Inflation Data (CPI, PCE): Consumer and producer prices, respectively, measure the Fed's ability to keep prices stable. Higher-than-expected inflation can signal a need for rate hikes.
GDP (Gross Domestic Product): GDP indicates the overall health and growth trajectory of the economy, influencing the Fed's assessment of economic strength and potential policy responses.
Retail Sales, Industrial Production and Consumer Confidence: Consumer spending is a huge part of U.S. GDP - these indicators provide key insights into overall economic sentiment.

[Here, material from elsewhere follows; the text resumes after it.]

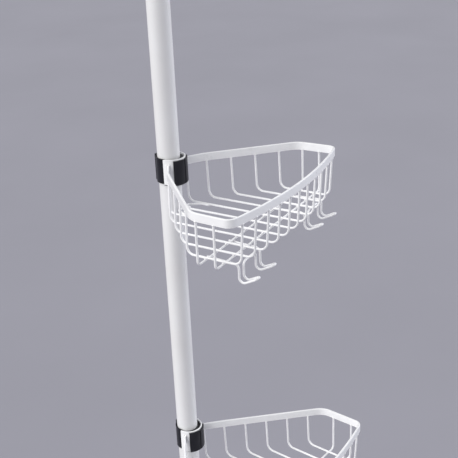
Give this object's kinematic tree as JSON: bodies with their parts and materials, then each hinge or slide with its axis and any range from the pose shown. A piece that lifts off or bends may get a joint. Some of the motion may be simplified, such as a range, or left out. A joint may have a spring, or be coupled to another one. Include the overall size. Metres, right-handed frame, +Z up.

FOMC speakers: Statements and speeches from central bank officials, particularly the Fed Chair (currently JPow), are closely monitored by traders. Even subtle shifts in tone or emphasis can trigger significant market reactions. You might have seen coverage about Jackson Hole recently - this is the Super Bowl of the central banking world, and JPow is the all-star QB. This time, JPow indicated that the Fed is preparing to start cutting interest rates again; this is great for equities (particularly tech stocks) for the reasons we discussed earlier. Traders call this response “dovish” (the opposite is “hawkish”).
The World's Central Bank
In an increasingly interconnected global economy, the actions of the Fed reverberate far beyond the borders of the United States.
The sheer size and influence of the U.S. economy, coupled with the dollar's role as the world's primary reserve currency, effectively position the Federal Reserve as the world's central bank.
Tracking data prints like U.S. Nonfarm Payrolls and being on top of central bank speeches like Jackson Hole are crucial for anyone looking to navigate the world of macro trading.